I wake up in the mornin’, I believe I’ll dust my broom / Keepin’ away from the women, I’m a-givin’ ’em lotsa room
However much Dad loses in ability, he never loses enthusiasm; he still washes dishes, tries to fix things, and generally goes about his day. He’s also lost some of his ability to control his behaviour, which has lead to him remarking on women’s appearance in public – much to the embarrassment of Mum.

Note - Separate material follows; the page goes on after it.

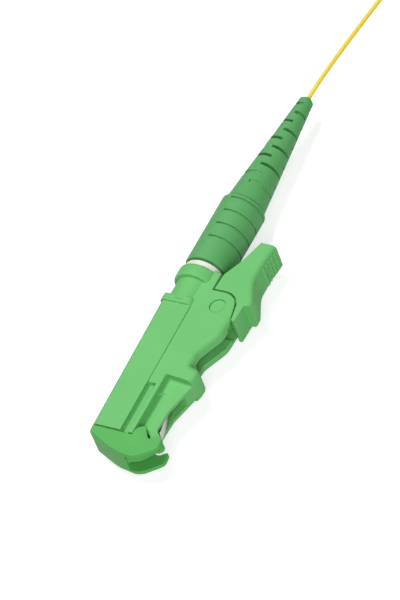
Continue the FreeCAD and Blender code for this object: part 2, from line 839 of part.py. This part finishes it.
def coil_tie(laid, angle):
    """A strip wrapped once round the coil's bundle."""
    bundle = coil_sizes(laid)[1]
    half = bundle / 2
    outer = box(-half - tie_thick, half + tie_thick, -tie_width / 2, tie_width / 2, 0, bundle + tie_thick)
    inner = box(-half, half, -tie_width, tie_width, -1, bundle)
    band = outer.cut(inner)
    band.translate(V(coil_mid_r, 0, 0))
    band.rotate(V(0, 0, 0), V(0, 0, 1), angle)
    band.translate(V(coil_centre[0], coil_centre[1], rest_z))
    return band


def main():
    os.makedirs("parts", exist_ok=True)
    tube, laid = lead_tube()
    parts = {
        "housing": housing(),
        "release_lever": lever(),
        "protective_cap": cap(),
        "cap_hinge_pin": cap_hinge_pin(),
        "cap_spring": cap_spring(),
        "lever_spring": lever_spring(),
        "ferrule": ferrule(),
        "glass_fibre": glass_fibre(),
        "ferrule_holder": ferrule_holder(),
        "ferrule_spring": ferrule_spring(),
        "retainer": retainer(),
        "crimp_sleeve": crimp_sleeve(),
        "guide_tube": guide_tube(),
        "boot": boot(),
        "fibre_lead": fibre_lead(),
        "lead_tube": tube,
        "lead_coil": lead_coil(laid),
        "coil_tie": coil_tie(laid, 20),
    }
    for name, shape in parts.items():
        shape.exportStep("parts/" + name + ".step")
        size = shape.BoundBox
        print(name, "solids", len(shape.Solids), "valid", shape.isValid(), "volume", round(shape.Volume, 2),
              "x", round(size.XMin, 2), round(size.XMax, 2), "y", round(size.YMin, 2), round(size.YMax, 2),
              "z", round(size.ZMin, 2), round(size.ZMax, 2))


main()
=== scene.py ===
# Simplex fibre plug with a hinged front cap, a rocking release lever and a slotted boot
import bpy, bmesh
from math import cos, sin, radians, pi
from mathutils import Matrix, Vector


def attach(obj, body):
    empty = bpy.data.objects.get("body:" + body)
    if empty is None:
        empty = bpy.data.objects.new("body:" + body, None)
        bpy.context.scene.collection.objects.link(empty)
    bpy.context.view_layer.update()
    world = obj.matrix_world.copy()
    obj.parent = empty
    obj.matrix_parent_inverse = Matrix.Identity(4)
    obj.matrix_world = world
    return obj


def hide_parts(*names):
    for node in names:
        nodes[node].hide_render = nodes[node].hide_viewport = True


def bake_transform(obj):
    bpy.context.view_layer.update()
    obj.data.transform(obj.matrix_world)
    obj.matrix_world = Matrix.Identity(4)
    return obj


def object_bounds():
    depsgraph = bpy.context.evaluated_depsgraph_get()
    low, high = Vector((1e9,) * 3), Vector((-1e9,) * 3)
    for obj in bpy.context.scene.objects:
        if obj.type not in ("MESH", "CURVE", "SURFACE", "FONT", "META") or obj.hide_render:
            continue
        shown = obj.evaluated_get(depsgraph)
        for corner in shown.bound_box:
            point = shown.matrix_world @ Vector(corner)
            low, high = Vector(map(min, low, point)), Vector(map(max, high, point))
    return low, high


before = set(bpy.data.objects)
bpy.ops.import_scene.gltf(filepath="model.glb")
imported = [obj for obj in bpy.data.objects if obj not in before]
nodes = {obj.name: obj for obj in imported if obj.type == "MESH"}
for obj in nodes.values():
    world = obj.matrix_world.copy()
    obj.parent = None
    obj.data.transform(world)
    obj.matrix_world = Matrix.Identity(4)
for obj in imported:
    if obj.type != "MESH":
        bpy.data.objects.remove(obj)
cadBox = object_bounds()
mm = 0.001
scene = bpy.context.scene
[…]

Thunder rollin’ over Clarksdale, everything a-lookin’ blue / I just can’t be happy, love, unless you’re happy too / It’s bad out there, high water everywhere
That second line feels like my Dad’s entire worldview crunched into a single sentence. Dad’s fundamental contradiction – not an unusual one, but one that exists nonetheless – is that he’s a man’s man with traditional masculine interests but is also highly attuned to the emotional vibe. It deeply frustrates him that he can’t even try to fix his family’s troubles anymore – indeed, that he’s often the source of our frustration and hurt. I do my best
The lyrics summarise Dad’s situation, but it’s the music that invents something new and helpful for me in dealing with it. The song is coated in a southern-fried Louisiana nightmare dread, like a horror movie in the swamps; it’s almost entirely built off of the one chord, with a sudden jerk upwards at the end of each verse that floats back down and reveals the journey wasn’t that high to begin with. This sense of dread is much more awesome than the sad banality of the actual thing; it’s easy to mock people for turning their lives into the epic melodramas they see on television, but it’s also easier to live through your problems when you associate them with grand ideas and music.